• _Available data_
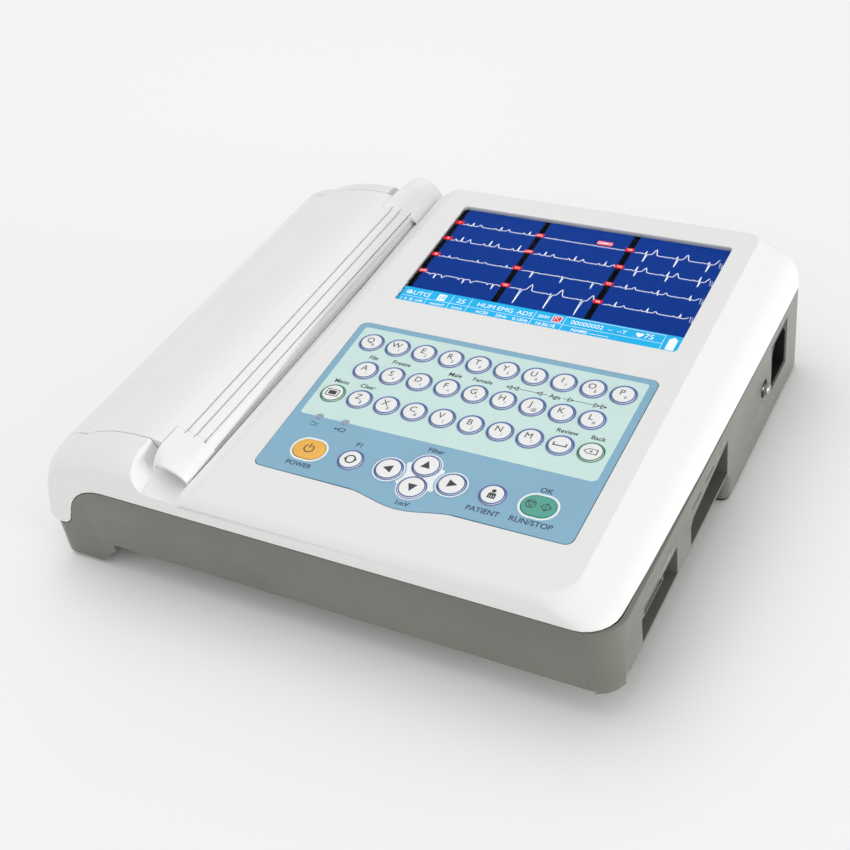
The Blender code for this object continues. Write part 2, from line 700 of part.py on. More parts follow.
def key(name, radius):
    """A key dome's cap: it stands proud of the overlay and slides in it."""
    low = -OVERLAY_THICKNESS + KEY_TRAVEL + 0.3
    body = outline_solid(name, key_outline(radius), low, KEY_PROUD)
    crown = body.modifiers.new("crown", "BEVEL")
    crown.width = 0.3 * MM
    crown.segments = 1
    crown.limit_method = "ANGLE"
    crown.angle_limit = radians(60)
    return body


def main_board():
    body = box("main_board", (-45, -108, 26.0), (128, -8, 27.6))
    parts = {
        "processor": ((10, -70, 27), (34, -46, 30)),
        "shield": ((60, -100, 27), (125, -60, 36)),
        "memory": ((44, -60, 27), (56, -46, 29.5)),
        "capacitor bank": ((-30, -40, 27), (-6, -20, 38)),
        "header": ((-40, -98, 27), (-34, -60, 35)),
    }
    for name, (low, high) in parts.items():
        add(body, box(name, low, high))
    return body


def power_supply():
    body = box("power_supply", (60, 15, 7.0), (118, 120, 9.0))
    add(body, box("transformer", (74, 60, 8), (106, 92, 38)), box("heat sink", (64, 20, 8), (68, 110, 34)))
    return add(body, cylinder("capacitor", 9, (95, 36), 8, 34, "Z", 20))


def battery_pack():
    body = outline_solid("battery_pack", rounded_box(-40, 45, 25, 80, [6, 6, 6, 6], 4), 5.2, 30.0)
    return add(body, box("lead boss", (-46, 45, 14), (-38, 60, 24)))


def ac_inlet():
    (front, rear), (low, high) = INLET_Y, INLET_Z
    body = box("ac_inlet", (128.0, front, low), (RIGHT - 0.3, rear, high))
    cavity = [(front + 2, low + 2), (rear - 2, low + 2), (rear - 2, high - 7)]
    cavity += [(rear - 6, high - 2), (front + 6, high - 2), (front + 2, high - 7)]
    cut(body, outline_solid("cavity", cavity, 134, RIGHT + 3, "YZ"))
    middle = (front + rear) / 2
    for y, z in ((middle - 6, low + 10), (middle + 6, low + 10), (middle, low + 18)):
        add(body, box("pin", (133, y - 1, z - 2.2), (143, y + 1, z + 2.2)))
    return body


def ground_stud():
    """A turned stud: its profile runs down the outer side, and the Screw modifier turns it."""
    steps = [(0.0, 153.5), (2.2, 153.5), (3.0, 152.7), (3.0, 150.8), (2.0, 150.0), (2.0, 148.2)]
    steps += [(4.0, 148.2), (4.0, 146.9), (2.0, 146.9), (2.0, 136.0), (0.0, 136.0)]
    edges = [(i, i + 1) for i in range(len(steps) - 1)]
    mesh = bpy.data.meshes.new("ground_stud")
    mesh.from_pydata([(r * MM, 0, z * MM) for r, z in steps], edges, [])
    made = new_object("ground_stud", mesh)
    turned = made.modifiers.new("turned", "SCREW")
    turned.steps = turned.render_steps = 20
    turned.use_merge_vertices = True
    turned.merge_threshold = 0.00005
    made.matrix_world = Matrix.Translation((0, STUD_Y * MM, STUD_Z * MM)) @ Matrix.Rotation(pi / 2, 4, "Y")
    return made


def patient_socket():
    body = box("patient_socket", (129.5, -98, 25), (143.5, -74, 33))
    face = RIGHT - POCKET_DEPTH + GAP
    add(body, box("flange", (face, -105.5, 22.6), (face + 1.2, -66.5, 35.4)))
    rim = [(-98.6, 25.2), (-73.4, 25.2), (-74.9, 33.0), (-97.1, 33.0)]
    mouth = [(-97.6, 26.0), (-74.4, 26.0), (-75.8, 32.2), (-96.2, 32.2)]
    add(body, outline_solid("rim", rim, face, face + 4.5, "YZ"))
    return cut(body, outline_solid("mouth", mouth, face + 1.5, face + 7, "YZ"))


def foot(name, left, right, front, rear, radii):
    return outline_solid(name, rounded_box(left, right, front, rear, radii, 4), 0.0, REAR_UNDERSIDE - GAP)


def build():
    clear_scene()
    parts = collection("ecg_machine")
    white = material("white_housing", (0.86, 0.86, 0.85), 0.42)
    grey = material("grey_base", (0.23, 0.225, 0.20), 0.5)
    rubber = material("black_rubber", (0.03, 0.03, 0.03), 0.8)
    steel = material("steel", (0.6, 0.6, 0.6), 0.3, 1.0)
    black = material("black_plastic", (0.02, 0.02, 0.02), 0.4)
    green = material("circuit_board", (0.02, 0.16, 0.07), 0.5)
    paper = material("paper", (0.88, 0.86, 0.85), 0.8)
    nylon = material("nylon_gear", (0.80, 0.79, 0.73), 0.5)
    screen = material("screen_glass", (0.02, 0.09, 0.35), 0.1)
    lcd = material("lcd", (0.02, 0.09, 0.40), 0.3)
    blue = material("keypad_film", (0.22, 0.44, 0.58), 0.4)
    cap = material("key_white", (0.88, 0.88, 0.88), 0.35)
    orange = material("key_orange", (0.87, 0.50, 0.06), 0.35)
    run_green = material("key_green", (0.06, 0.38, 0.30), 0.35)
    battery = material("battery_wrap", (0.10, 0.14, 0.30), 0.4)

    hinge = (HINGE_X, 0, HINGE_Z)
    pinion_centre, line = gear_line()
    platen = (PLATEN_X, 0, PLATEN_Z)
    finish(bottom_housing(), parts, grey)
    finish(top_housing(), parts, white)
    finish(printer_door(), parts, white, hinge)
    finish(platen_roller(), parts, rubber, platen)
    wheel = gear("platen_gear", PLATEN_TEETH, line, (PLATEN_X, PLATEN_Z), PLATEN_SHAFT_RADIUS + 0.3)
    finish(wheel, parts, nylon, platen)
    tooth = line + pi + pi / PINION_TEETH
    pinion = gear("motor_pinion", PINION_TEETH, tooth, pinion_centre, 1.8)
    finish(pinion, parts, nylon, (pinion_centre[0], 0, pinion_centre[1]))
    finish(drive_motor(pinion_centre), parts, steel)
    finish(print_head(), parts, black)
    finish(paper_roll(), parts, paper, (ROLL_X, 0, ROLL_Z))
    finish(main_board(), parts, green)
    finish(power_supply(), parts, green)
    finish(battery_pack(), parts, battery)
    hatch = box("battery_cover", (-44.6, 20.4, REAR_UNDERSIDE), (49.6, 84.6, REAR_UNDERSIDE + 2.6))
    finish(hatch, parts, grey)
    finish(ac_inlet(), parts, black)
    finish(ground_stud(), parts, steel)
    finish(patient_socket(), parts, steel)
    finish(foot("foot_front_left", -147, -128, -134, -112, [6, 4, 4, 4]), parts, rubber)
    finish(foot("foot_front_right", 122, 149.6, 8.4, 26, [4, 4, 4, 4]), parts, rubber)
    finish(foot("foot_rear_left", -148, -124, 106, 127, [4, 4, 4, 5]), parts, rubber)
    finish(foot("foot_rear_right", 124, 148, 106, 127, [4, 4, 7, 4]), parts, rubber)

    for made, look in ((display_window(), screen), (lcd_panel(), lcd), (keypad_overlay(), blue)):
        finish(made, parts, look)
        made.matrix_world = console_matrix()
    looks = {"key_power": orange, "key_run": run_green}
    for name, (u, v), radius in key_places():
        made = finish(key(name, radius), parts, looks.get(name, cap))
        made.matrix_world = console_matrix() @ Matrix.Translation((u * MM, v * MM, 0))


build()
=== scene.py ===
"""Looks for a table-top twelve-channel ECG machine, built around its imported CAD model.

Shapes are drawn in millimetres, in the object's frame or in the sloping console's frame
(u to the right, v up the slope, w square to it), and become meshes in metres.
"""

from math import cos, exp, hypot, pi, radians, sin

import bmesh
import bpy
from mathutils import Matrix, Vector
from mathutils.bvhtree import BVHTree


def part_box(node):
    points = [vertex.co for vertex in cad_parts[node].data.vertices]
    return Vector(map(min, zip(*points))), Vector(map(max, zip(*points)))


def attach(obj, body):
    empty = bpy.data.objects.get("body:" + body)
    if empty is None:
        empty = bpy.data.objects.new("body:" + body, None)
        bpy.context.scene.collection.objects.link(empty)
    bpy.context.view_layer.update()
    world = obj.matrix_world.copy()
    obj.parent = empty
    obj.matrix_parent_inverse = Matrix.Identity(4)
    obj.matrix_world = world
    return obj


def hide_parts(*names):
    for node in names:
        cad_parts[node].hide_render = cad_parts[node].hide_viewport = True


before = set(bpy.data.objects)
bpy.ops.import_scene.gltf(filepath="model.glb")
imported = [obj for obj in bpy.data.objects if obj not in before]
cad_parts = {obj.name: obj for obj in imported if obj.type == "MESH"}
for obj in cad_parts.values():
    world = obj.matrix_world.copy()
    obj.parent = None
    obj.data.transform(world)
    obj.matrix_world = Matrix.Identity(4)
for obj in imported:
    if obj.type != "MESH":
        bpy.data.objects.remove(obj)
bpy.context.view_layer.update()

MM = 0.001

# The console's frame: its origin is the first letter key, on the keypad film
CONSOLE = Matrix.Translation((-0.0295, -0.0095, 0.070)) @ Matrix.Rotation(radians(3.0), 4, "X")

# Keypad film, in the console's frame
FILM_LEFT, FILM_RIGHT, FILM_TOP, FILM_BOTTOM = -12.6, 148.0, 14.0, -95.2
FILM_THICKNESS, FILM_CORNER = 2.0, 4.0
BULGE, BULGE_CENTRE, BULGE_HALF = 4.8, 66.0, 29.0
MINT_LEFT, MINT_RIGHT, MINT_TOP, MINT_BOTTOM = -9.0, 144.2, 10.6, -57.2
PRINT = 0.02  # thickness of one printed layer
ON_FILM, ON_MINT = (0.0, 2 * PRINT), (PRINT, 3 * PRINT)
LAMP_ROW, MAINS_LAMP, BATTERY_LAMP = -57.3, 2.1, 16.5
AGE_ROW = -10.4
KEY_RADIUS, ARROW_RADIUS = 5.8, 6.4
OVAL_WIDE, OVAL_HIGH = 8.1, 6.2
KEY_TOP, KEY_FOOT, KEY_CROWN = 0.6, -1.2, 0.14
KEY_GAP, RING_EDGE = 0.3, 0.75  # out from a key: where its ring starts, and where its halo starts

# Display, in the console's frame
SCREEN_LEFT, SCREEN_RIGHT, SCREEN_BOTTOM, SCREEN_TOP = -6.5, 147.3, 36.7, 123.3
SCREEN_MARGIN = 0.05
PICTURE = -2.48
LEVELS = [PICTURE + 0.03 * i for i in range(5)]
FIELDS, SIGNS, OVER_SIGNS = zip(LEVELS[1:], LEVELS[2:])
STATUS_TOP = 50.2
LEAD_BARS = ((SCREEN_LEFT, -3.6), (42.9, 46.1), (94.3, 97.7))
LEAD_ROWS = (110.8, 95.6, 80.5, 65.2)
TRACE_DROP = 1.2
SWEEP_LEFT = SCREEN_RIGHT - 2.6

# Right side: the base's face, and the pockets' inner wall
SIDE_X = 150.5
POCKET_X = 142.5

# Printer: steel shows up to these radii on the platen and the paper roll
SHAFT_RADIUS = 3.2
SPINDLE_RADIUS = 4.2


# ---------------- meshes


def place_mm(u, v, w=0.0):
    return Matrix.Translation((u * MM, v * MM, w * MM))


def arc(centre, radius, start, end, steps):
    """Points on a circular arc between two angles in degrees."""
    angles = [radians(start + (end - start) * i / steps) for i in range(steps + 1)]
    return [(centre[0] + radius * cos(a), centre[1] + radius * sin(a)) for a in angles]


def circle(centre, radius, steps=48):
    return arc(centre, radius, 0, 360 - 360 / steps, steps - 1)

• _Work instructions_
Copy exactly the lines from the line with "bpy.context.scene.collection.objects.link(empty)" up to and including the line with "KEY_GAP, RING_EDGE = 0.3, 0.75", and no other lines.

• _Solution for this exercise_
        bpy.context.scene.collection.objects.link(empty)
    bpy.context.view_layer.update()
    world = obj.matrix_world.copy()
    obj.parent = empty
    obj.matrix_parent_inverse = Matrix.Identity(4)
    obj.matrix_world = world
    return obj


def hide_parts(*names):
    for node in names:
        cad_parts[node].hide_render = cad_parts[node].hide_viewport = True


before = set(bpy.data.objects)
bpy.ops.import_scene.gltf(filepath="model.glb")
imported = [obj for obj in bpy.data.objects if obj not in before]
cad_parts = {obj.name: obj for obj in imported if obj.type == "MESH"}
for obj in cad_parts.values():
    world = obj.matrix_world.copy()
    obj.parent = None
    obj.data.transform(world)
    obj.matrix_world = Matrix.Identity(4)
for obj in imported:
    if obj.type != "MESH":
        bpy.data.objects.remove(obj)
bpy.context.view_layer.update()

MM = 0.001

# The console's frame: its origin is the first letter key, on the keypad film
CONSOLE = Matrix.Translation((-0.0295, -0.0095, 0.070)) @ Matrix.Rotation(radians(3.0), 4, "X")

# Keypad film, in the console's frame
FILM_LEFT, FILM_RIGHT, FILM_TOP, FILM_BOTTOM = -12.6, 148.0, 14.0, -95.2
FILM_THICKNESS, FILM_CORNER = 2.0, 4.0
BULGE, BULGE_CENTRE, BULGE_HALF = 4.8, 66.0, 29.0
MINT_LEFT, MINT_RIGHT, MINT_TOP, MINT_BOTTOM = -9.0, 144.2, 10.6, -57.2
PRINT = 0.02  # thickness of one printed layer
ON_FILM, ON_MINT = (0.0, 2 * PRINT), (PRINT, 3 * PRINT)
LAMP_ROW, MAINS_LAMP, BATTERY_LAMP = -57.3, 2.1, 16.5
AGE_ROW = -10.4
KEY_RADIUS, ARROW_RADIUS = 5.8, 6.4
OVAL_WIDE, OVAL_HIGH = 8.1, 6.2
KEY_TOP, KEY_FOOT, KEY_CROWN = 0.6, -1.2, 0.14
KEY_GAP, RING_EDGE = 0.3, 0.75  # out from a key: where its ring starts, and where its halo starts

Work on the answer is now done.